# What is "german style sheeting"?



## jbp201 (Sep 18, 2013)

I'm chartering a boat next week and its says in the specs that it's set up with "german style sheeting". Anyone know exactly what this is, how it works, and does it have any gotchas I need to watch out for? TIA


----------



## RichH (Jul 10, 2000)

German style sheeting is usually 'endless loops' and no loose 'tails' on either main or jib sheets ..... and usually arranged for the usage of a single winch, instead of two winches per sheeting (jib) as is found with 'traditional' sheeting. 

For jib sheeting the single winch is usually located on the rear edge of the cabin top .... not good for a single hander who must leave the helm and go forward to the rear of the cabin top each time the jib sheets are adjusted. 
The advantage for main sheeting is that the endless mainsheet can be quickly adjusted from either side of the boat (ie. from or sitting on the cap rail); but obviously, before the sheet/sail takes up strain, or your going to need a winch on the aft end of the coachroof. 
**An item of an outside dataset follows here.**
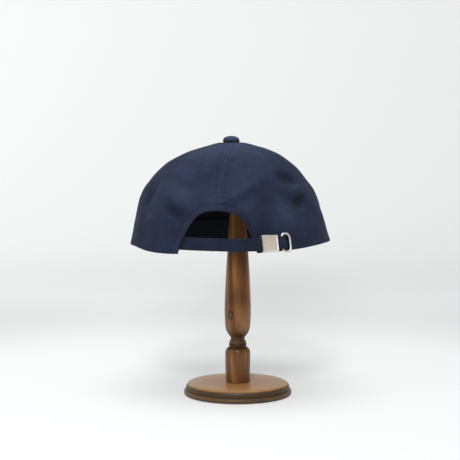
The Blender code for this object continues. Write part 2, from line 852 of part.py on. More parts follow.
def make_peak(cloth):
    """Plain curved peak, its inner edge along the crown's rim."""
    front = peak_foot(0.0).y + PEAK_REACH
    rows = []
    for r in range(PEAK_ROWS + 1):
        reach = 1 - r / PEAK_ROWS
        row = []
        for c in range(PEAK_COLUMNS + 1):
            place = 1 - 2 * c / PEAK_COLUMNS
            foot = peak_foot(place)
            end = peak_foot(math.copysign(1.0, place))
            middle = (peak_foot(-1.0) + peak_foot(1.0)) / 2
            turn = abs(place) * math.pi / 2
            side = middle.x + (end.x - middle.x) * math.sin(turn)
            bow = max(0.0, math.cos(turn)) ** PEAK_ROUNDNESS
            edge = end.y + PEAK_THICKNESS + (front - end.y) * bow
            way = Vector((side - foot.x, edge - foot.y, 0.0))
            fall = way.length * math.tan(PEAK_SLOPE) * (1 + PEAK_BEND * place ** 2)
            row.append(foot + way * reach - Vector((0.0, 0.0, fall * reach ** PEAK_FALL)))
        rows.append(row)
    peak = new_object("peak", grid_mesh("peak", rows), cloth)
    thicken(peak, PEAK_THICKNESS, -1)
    return peak


# Stand


def make_base(wood):
    turns = [Turn(0.0, 0.0)] + BASE_TURNS + [Turn(1.0, 0.0)]
    profile = [(turn.height * BASE_HEIGHT, turn.radius * BASE_RADIUS) for turn in turns]
    return turned_object("stand_base", profile, BASE_SIDES, wood)


def make_post(wood):
    foot = BASE_HEIGHT + GAP
    neck = STAND_HEIGHT - KNOB_HEIGHT
    profile = [(foot, 0.0)]
    profile += [(foot + turn.height * (neck - foot), turn.radius * POST_RADIUS) for turn in POST_TURNS]
    profile += [(neck + turn.height * KNOB_HEIGHT, turn.radius * KNOB_RADIUS) for turn in KNOB_TURNS]
    profile += [(STAND_HEIGHT, 0.0)]
    return turned_object("stand_post", profile, POST_SIDES, wood)


def main():
    clear_scene()
    cloth, lining, metal, wood, base_wood = (plain_material(look) for look in LOOKS)
    make_base(base_wood)
    make_post(wood)
    make_crown(cloth)
    make_button(cloth)
    make_binding(cloth)
    make_peak(cloth)
    make_sweatband(lining)
    make_tab(cloth)
    make_clasp(metal)
    make_ring(metal)
    make_strap(cloth)


main()
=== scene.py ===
# Navy duck-cloth cap with a slide clasp at its back, resting on a turned wooden stand
import math
from collections import namedtuple

import bpy
import bmesh
from mathutils import Matrix, Vector, noise


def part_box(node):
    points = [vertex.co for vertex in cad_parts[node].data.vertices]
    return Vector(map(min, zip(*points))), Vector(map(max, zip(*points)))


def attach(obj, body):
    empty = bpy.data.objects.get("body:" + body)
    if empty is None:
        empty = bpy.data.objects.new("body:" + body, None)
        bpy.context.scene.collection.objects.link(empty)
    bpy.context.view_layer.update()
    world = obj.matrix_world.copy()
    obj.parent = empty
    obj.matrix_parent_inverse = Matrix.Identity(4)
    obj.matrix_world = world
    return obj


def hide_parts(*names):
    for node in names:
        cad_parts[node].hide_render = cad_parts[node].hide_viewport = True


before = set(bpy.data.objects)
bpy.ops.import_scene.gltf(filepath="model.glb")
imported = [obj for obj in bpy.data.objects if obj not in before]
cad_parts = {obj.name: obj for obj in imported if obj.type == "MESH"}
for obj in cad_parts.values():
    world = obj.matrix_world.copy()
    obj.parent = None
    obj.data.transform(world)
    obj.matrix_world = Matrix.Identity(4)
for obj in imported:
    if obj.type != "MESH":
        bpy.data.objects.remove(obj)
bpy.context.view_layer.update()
print("frame loaded")

gap = 0.0003  # clearance between pieces that meet, in metres
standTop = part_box("stand_post")[1].z
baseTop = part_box("stand_base")[1].z
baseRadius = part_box("stand_base")[1].x

Section = namedtuple("Section", "height width back front shift")
Rim = namedtuple("Rim", "angle rise")
Fold = namedtuple("Fold", "angle height length width turn rise")
Arch = namedtuple("Arch", "height left right")
Turn = namedtuple("Turn", "height radius")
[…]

IMO - inconvenient as hell.


----------



## flyingwelshman (Aug 5, 2007)

jbp201 said:


> I'm chartering a boat next week and its says in the specs that it's set up with "german style sheeting". Anyone know exactly what this is, how it works, and does it have any gotchas I need to watch out for? TIA


I would imagine that it's very efficient.


----------



## capta (Jun 27, 2011)

flyingwelshman said:


> I would imagine that it's very efficient.


And very, very clean and well polished.


----------



## overbored (Oct 8, 2010)

this means the sheets are perfect and would not dare malfuction. if there is a problem then it is you that is the problem


----------



## Jeff_H (Feb 26, 2000)

My understanding is that "German style sheeting" means that there is typically a single block at the deck level (usually mounted on the traveler, but not always, sometimes mounted on the deck) which results in a 2:1 ratio. The lines from both sides of that block run to a double block at the aft end of the boom and then forward under the boom, where they again pass through single blocks which direct each of the lines to opposite sides of the boat. In most cases, the lines then run to a block near the shrouds or the side of the cabin (but sometimes onto the cabin top) and then run aft. In most cases each line is then run to a winch on each side of the boat near the traveler where the mainsail trimmer can easily make adjustments to both the sheet and traveler from the weather side of the boat. That said, sometimes only a single line runs aft along the house and so the halyard winches are used for mainsheet adjustments, a worst of all worlds situation. 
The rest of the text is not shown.